Is COVID-19-driven shift in MENA consumer behavior here to stay?

According to a Kearney Middle East report, MENA e-commerce is estimated to reach $50 billion by 2025. AFP
Short Url
  • Online shopping platforms have witnessed unprecedented growth since the onset of the pandemic
  • In the GCC alone, e-commerce grew from $5 billion in 2015 to about $24 billion in 2020

CAIRO: Businesses of all sizes may have been hit by pandemic lockdowns, but online shopping platforms have witnessed unprecedented growth in the region, with e-commerce growing from $5 billion in 2015 to about $24 billion in 2020 in the GCC alone, according to a Middle East report by global management consultancy Kearney.

“People who used to go to stores and supermarkets moved to buying from apps. They now see the convenience and experience the ease of online shopping,” said Fahim Al-Zubaidi, CEO and co-founder of Akshaak, an e-commerce platform aimed at home-based businesses and individual projects.

While this shift in behavior may have been heightened during lockdowns, Al-Zubaidi believes it is here to stay.

“People will not stop going to shopping malls, but some of the products, particularly groceries and electronics, will move from shops to e-commerce platforms,” he said. 




While people may not stop going to shopping malls, many people who have good experience shopping online during the pandemic may prefer continue doing that. (AFP)

Another person who expects this shift in consumer behavior to persist long after the pandemic ends is Mahdi Al-Olabi, founder and CEO of R2S, a tech company that provides logistic solutions for e-commerce firms in Egypt.

“During the months of the lockdown, we experienced a huge spike in business, about 40 percent to 60 percent increase in deliveries,” he said.

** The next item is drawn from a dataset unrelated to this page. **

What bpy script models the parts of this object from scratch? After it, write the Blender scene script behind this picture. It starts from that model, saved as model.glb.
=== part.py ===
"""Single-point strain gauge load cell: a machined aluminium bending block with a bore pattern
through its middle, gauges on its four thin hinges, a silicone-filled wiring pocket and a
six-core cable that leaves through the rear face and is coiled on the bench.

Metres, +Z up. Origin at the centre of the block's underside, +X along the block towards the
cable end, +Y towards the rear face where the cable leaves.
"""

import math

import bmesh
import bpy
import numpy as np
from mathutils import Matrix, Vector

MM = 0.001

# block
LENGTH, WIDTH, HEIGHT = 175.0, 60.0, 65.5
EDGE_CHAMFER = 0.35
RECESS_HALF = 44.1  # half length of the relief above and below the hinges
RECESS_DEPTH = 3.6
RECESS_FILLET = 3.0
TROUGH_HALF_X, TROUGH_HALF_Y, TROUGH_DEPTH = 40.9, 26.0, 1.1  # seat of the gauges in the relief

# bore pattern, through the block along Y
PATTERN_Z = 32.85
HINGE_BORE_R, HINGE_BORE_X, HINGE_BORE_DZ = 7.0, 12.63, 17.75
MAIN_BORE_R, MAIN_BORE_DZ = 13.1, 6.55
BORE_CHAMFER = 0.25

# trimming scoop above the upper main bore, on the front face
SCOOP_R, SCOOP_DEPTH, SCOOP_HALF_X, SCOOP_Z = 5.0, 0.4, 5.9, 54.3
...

“We’ve seen a shift in consumer culture, particularly when it comes to buying electronics, grooming products and workout equipment. While the buying calmed down a bit after lockdown, there has been a significant consumer culture change to the concept of shopping online. I don’t think that is ever going to go away.”

These predictions seem to be in line with projected e-commerce growth trends in the Middle East. According to the Kearney Middle East report, MENA e-commerce is estimated to reach $50 billion by 2025.

However, the shift in consumer habits is not the only change the region is experiencing. E-commerce growth has also accelerated the use of digital payments. The Middle East, traditionally dominated by cash transactions, now has more online shoppers preferring to use digital payments, according to a study from London-based Checkout.com.

INNUMBER

$50 billion - Projected MENA e-commerce volume in 2025

The report reveals that 53 percent of the region’s consumers now most often use digital payments for their online purchases. Al-Olabi anticipates an even brighter future for e-commerce if this trend continues.

“Once people become comfortable using digital payments, it will be reflected in the growth of e-commerce,” he said. “They’re directly correlated. The more a country moves toward becoming a digital society, the more people will be apt to use e-commerce.”

Lydia Schoonderbeek, founder of Egypt-based beauty products e-tailer Source Beauty, said that although cash on delivery is still the preferred payment method for her customers, she sees an uptick in credit card transactions.

“Cash on delivery makes up 80 percent of our payments, but credit cards are slowly coming into the spectrum,” she said. “In one particular month, it was up to about 30 percent. People are starting to feel more confident not dealing with cash.”

While e-commerce may be growing in the region, the industry still has some catching up to do. According to Schoonderbeek, online payment systems need to be more user-friendly.

“Sometimes you’re asked to put an OTP code, and if you get preoccupied with something and don’t put the code in on time, you have to start the whole shopping experience again. The likelihood of you abandoning that whole experience is high. This needs to be fine-tuned.”

Providing the option to pay in instalments is another feature that should be made available to online shoppers, Schoonderbeek says. “People are price-sensitive; they should have the option of paying in instalments. This is not here yet, maybe because e-commerce in Egypt is still very much in its infancy.”

Meanwhile, Al-Zubaidi is concerned that the rapid growth of e-commerce in the region will affect service quality.

“With an increased number of e-commerce sites, we will have an issue with quality. Now everyone wants to open an e-commerce site. They think they will be successful, but they’re just copying other e-commerce startups. If they don’t have the right strategy, they will close down.”

However, he is optimistic about the future, adding: “It will take time, but the market will clean itself.”